The United States has no common interest in survival with al-Qaeda. The United States desires to survive; so does al-Qaeda. But parallel desires are not common interests. The United States has no interest in Hamas, Hezbollah, or the Muslim Brotherhood surviving. It has no interest in the Ayatollah Khomeini’s militant Islamist republic surviving. It has no interest in the North Korean regime surviving. Nor would it have an interest in militant Islamists gaining control over Pakistan’s government, and thus its nuclear arsenal. Conversely, nothing would more greatly benefit militant Islamists of any stripe than the destruction of the United States. The United States, along with its allies, is the main obstacle to the global triumph of militant Islam.

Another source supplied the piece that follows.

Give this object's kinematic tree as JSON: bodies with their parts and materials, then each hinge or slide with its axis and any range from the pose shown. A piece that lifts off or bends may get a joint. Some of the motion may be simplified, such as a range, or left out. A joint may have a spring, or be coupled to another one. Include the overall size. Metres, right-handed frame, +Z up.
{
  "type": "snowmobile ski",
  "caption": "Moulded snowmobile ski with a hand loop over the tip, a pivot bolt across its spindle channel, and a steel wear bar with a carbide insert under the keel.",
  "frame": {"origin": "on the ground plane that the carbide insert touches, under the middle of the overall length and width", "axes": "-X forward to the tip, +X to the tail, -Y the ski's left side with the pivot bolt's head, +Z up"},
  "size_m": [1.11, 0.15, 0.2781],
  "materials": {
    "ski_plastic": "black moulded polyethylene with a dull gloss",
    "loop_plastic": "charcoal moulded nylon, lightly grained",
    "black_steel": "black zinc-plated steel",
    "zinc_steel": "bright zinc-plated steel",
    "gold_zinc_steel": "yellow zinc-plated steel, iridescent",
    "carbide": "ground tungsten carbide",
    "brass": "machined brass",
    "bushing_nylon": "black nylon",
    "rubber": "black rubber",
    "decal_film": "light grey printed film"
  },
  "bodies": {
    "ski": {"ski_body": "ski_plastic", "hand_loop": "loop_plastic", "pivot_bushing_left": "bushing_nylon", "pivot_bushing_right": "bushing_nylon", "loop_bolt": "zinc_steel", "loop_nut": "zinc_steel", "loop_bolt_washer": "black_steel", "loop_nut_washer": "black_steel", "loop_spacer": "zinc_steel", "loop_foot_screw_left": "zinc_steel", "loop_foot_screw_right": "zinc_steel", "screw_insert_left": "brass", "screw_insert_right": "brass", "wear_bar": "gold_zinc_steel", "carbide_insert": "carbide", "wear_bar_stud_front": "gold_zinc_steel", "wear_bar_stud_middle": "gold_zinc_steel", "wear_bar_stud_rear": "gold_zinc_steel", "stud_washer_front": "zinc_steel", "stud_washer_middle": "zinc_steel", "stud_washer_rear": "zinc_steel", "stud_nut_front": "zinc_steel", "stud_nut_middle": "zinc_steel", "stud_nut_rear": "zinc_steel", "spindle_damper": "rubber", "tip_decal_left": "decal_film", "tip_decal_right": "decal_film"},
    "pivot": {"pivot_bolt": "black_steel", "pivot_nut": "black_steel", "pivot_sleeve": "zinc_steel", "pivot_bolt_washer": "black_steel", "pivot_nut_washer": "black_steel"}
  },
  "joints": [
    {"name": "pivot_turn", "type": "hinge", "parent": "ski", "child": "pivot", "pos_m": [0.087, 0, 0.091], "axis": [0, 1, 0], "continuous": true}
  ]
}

In the run-up to World War II, the Western democracies had mutual interests in one another’s survival, but hardly any security interest in the survival of Hitler’s Nazi regime or of the militarist regime in Japan. The United States formed an alliance of convenience with Soviet Russia, but U.S. interests ceased coinciding with Russia’s at war’s end, and only when in 1991 the former Soviet Union collapsed could the United States win the Cold War. While the United States and the Soviets both sought to survive, the Soviet project would have benefited most of all from the U.S.’s demise.

Just as America had no common interest with past enemies in mutual survival, it would be a deadly mistake to think that it shares such an interest today, given growing nuclear threats from hostile states, some of whose leaders embrace a fanatical religious ideology that welcomes Armageddon. Such powers may not act on ideological imperatives, but we cannot assume they will decline to do so.

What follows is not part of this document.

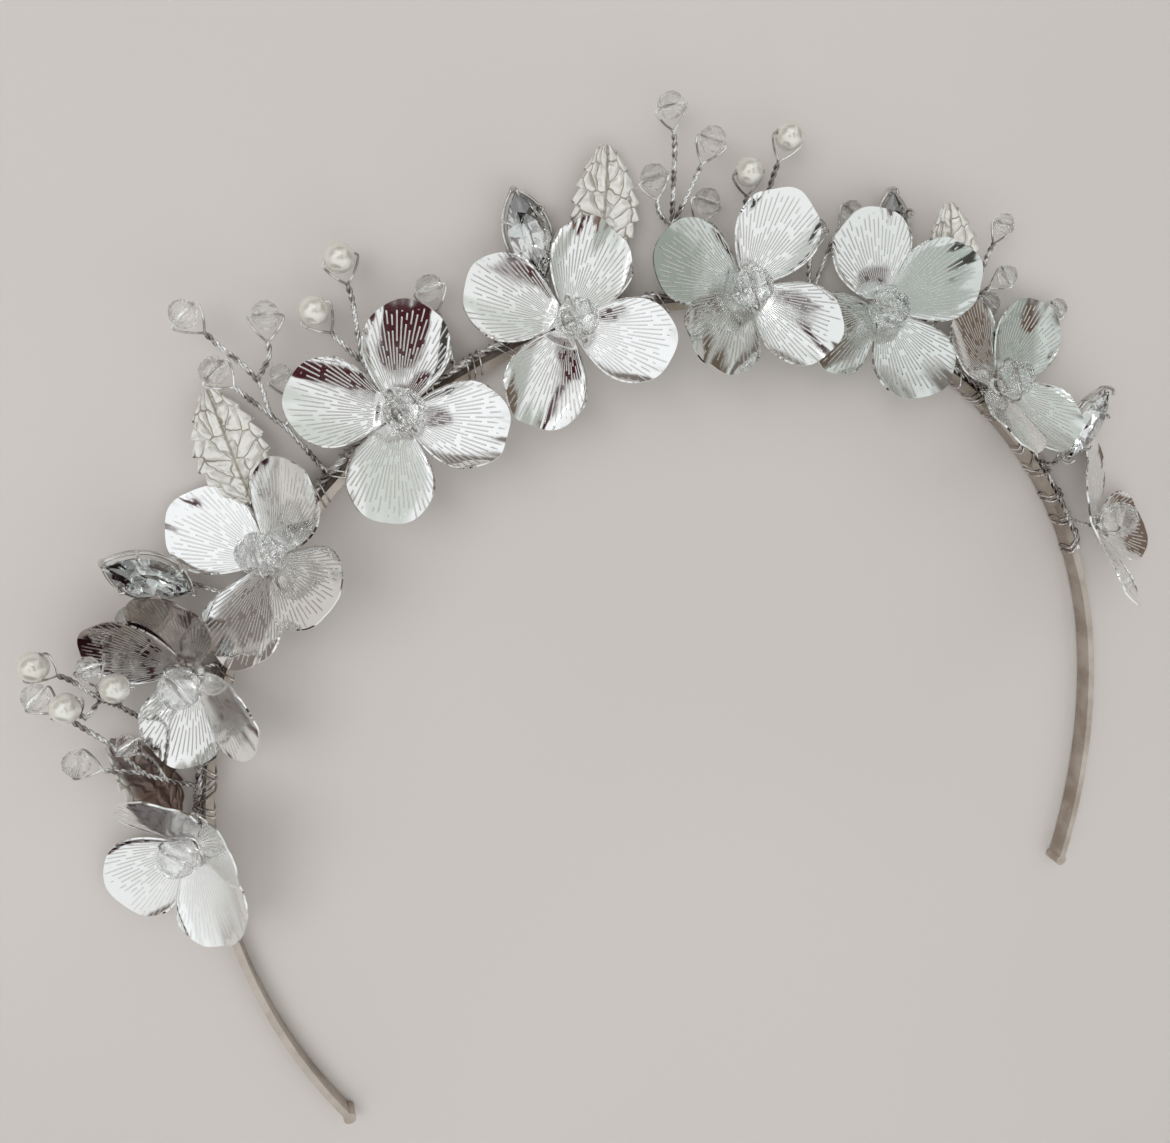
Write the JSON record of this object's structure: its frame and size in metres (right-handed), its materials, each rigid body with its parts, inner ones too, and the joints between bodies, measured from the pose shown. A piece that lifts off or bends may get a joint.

Regrettably, many of Barack Obama’s policies make a war more likely. Rushing towards abolition of nuclear weapons will, on the fair historical evidence, not induce dangerous nuclear states to follow the U.S. lead. Instead, our adversaries will see greater benefit in increasing their own arsenals if America’s is pared to a few hundred.

We make comfortable assumptions about how our adversaries will act at our potentially grave peril.